The central curve(or central path) is an algebraic curve arising from the use of an interior point method to solve an optimization problem. One particular algorithm of the interior point method is the barrier method. This method modifies the objective function of an optimization problem by adding a barrier function. The purpose of this barrier function is to incorporate the inequality constraints into the objective function, thus reducing the size of the feasible region. A side effect of using a barrier function is the introduction of a new variable, ${\displaystyle 0<\mu \leq 1}$, into the objective function. As ${\displaystyle \mu }$ varies, the central path is formed by the optimal solutions ${\displaystyle x^{*}(\mu )}$ of our barrier function. the ${\displaystyle \lim _{\mu \to o}x^{*}(\mu ),\,}$ also exists, and is equal to the optimal solution ${\displaystyle x^{*}}$ of our original objective function (before the barrier function was introduced). These curves can be expressed by polynomial equations and studied through the use of algebraic geometry.
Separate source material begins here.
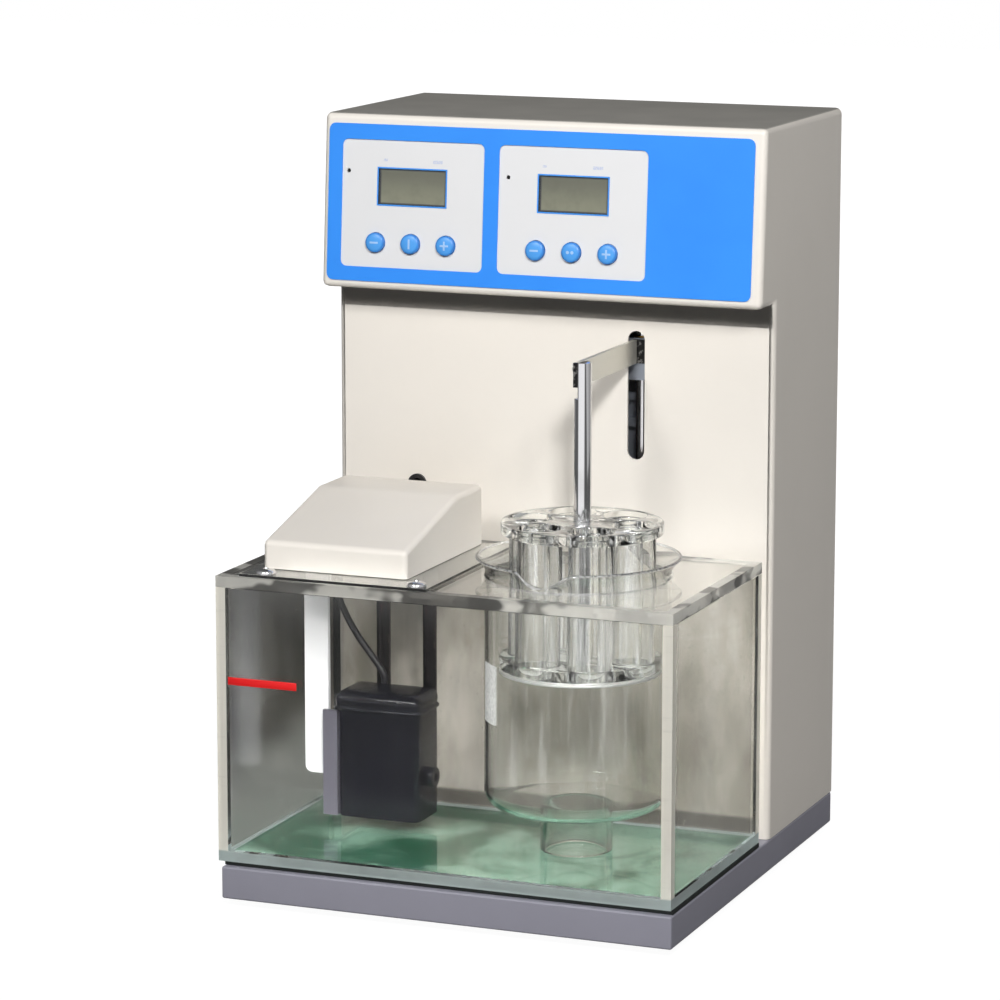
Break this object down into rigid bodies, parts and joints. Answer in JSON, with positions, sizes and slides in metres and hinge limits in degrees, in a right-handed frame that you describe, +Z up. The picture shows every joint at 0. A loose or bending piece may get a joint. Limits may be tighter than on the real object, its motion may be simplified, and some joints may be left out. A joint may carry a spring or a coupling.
{
  "type": "tablet disintegration tester",
  "caption": "Bench tester that dips a basket of glass tubes in a beaker standing in a heated clear water tank, with a head for time and temperature.",
  "frame": {"origin": "middle of the footprint, on the surface that the feet stand on", "axes": "+Z up, -Y towards the user (tank and displays), +X to the right as seen from the front"},
  "size_m": [0.2676, 0.2832, 0.4305],
  "materials": {
    "ivory_paint": "smooth ivory enamel on sheet steel",
    "base_paint": "dark blue-grey enamel, fine texture",
    "clear_acrylic": "clear cast acrylic with cut and polished edges",
    "green_rubber": "dark green rubber sheet",
    "black_rubber": "black rubber",
    "blue_film": "bright blue film, slightly satin",
    "display_glass": "olive-grey liquid crystal window, blank",
    "blue_button": "blue moulded plastic",
    "lamp": "small unlit lamp",
    "circuit_board": "green circuit board",
    "steel": "machined stainless steel",
    "chrome": "polished stainless steel",
    "bronze": "oiled bearing bronze",
    "zinc_paint": "plated steel",
    "copper": "varnished core and winding",
    "glass": "clear laboratory glass",
    "white_plastic": "white plastic",
    "black_plastic": "black moulded plastic",
    "grey_plastic": "dark grey moulded plastic"
  },
  "bodies": {
    "stand": {"base_plinth": "base_paint", "bottom_cover": "steel", "foot_front_left": "black_rubber", "foot_front_right": "black_rubber", "foot_rear_left": "black_rubber", "foot_rear_right": "black_rubber", "tank_mat": "green_rubber", "case_shell": "ivory_paint", "rear_panel": "ivory_paint", "panel_overlay": "blue_film", "time_display": "display_glass", "temperature_display": "display_glass", "time_lamp": "lamp", "temperature_lamp": "lamp", "control_board": "circuit_board", "transformer": "copper", "heater_socket": "black_plastic", "mains_inlet": "black_plastic", "switch_frame": "black_plastic", "lift_frame": "zinc_paint", "gear_motor": "zinc_paint", "guide_rod": "chrome", "water_tank": "clear_acrylic", "tank_cover": "clear_acrylic", "beaker_stand": "clear_acrylic"},
    "lift": {"lift_arm": "steel", "slider_block": "steel", "guide_bush": "bronze", "yoke": "steel"},
    "crank": {"crank_disc": "steel", "pin_roller": "bronze"},
    "basket": {"hanger_rod": "chrome", "hanging_pin": "steel", "basket_upper_plate": "clear_acrylic", "basket_lower_plate": "clear_acrylic", "glass_tube_1": "glass", "glass_tube_2": "glass", "glass_tube_3": "glass", "glass_tube_4": "glass", "glass_tube_5": "glass", "glass_tube_6": "glass", "wire_cloth": "steel", "mesh_retainer": "steel"},
    "beaker": {"beaker": "glass"},
    "heater_unit": {"mounting_plate": "clear_acrylic", "heater_housing": "ivory_paint", "heater_tube": "chrome", "level_sensor": "white_plastic", "pump_body": "black_plastic", "pump_lid": "black_plastic", "pump_bracket": "grey_plastic", "pump_cable": "black_plastic"},
    "impeller": {"impeller": "grey_plastic"},
    "power_rocker": {"switch_rocker": "black_plastic"},
    "time_down_key": {"time_down_button": "blue_button"},
    "time_set_key": {"time_set_button": "blue_button"},
    "time_up_key": {"time_up_button": "blue_button"},
    "temperature_down_key": {"temperature_down_button": "blue_button"},
    "temperature_set_key": {"temperature_set_button": "blue_button"},
    "temperature_up_key": {"temperature_up_button": "blue_button"}
  },
  "joints": [
    {"name": "crank_spin", "type": "hinge", "parent": "stand", "child": "crank", "pos_m": [0.0496, 0.0621, 0.2382], "axis": [0, 1, 0], "range_deg": [-10.47, 169.53]},
    {"name": "arm_lift", "type": "slide", "parent": "stand", "child": "lift", "axis": [0, 0, 1], "range_m": [-0.0518, 0.0032]},
    {"name": "basket_unhook", "type": "slide", "parent": "lift", "child": "basket", "axis": [0, 0, 1], "range_m": [0, 0.0055]},
    {"name": "beaker_lift", "type": "slide", "parent": "stand", "child": "beaker", "axis": [0, 0, 1], "range_m": [0, 0.018]},
    {"name": "heater_lift", "type": "slide", "parent": "stand", "child": "heater_unit", "axis": [0, 0, 1], "range_m": [0, 0.15]},
    {"name": "impeller_spin", "type": "hinge", "parent": "heater_unit", "child": "impeller", "pos_m": [-0.0705, -0.0556, 0.05], "axis": [0, 0, 1], "continuous": true},
    {"name": "power_rocker_tilt", "type": "hinge", "parent": "stand", "child": "power_rocker", "pos_m": [0.086, 0.1349, 0.1034], "axis": [1, 0, 0], "range_deg": [0, 16]},
    {"name": "time_down_press", "type": "slide", "parent": "stand", "child": "time_down_key", "axis": [0, 0.9975, -0.0701], "range_m": [0, 0.0008], "stiffness_N_per_m": 400},
    {"name": "time_set_press", "type": "slide", "parent": "stand", "child": "time_set_key", "axis": [0, 0.9975, -0.0701], "range_m": [0, 0.0008], "stiffness_N_per_m": 400},
    {"name": "time_up_press", "type": "slide", "parent": "stand", "child": "time_up_key", "axis": [0, 0.9975, -0.0701], "range_m": [0, 0.0008], "stiffness_N_per_m": 400},
    {"name": "temperature_down_press", "type": "slide", "parent": "stand", "child": "temperature_down_key", "axis": [0, 0.9975, -0.0701], "range_m": [0, 0.0008], "stiffness_N_per_m": 400},
    {"name": "temperature_set_press", "type": "slide", "parent": "stand", "child": "temperature_set_key", "axis": [0, 0.9975, -0.0701], "range_m": [0, 0.0008], "stiffness_N_per_m": 400},
    {"name": "temperature_up_press", "type": "slide", "parent": "stand", "child": "temperature_up_key", "axis": [0, 0.9975, -0.0701], "range_m": [0, 0.0008], "stiffness_N_per_m": 400}
  ],
  "couplings": [
    {"joint": "crank_spin", "follows": "arm_lift", "rad_per_m": -57.12}
  ]
}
Perhaps the most basic example one could look at to understand the construction of the central curve is the linear programming case. Here, the objective function and all of the constraints are linear. Let us observe the following general linear program

${\displaystyle {\begin{aligned}&{\underset {}{\operatorname {minimize} }}&&c'x\\&\operatorname {subject\;to} &&Ax=b,\\&&&x\geq 0,\quad i=1,\dots ,n.\end{aligned}}}$

Here ${\displaystyle c,x\in \mathbb {R} ^{n}}$ and ${\displaystyle A}$ is a ${\displaystyle p\times n}$ matrix. Depending on how large ${\displaystyle n}$ is, the constraints ${\displaystyle x\geq 0}$ can make the feasible region of this problem very large. The larger the feasible region, the harder it becomes to locate an optimal solution. Eliminating these inequality constraints in order to reduce the size of the feasible region is the motivation behind the barrier function. The idea is to modify the objective function in such a way that the inequality constraints are implied, thus erasing the need for them. This is achieved by adding terms ${\displaystyle -logx_{j}}$ to the objective function . As ${\displaystyle x_{j}\rightarrow 0}$, the objective function value increases to ${\displaystyle \infty }$. To counteract this, a new vairable ${\displaystyle \mu }$ is also introduced. We let ${\displaystyle 0<\mu \leq 1}$ and define the following logarithmic barrier function ${\displaystyle B_{\mu }(x)=c'x-\mu \sum _{j=1}^{n}logx_{j}\qquad j=1,\dots ,n}$.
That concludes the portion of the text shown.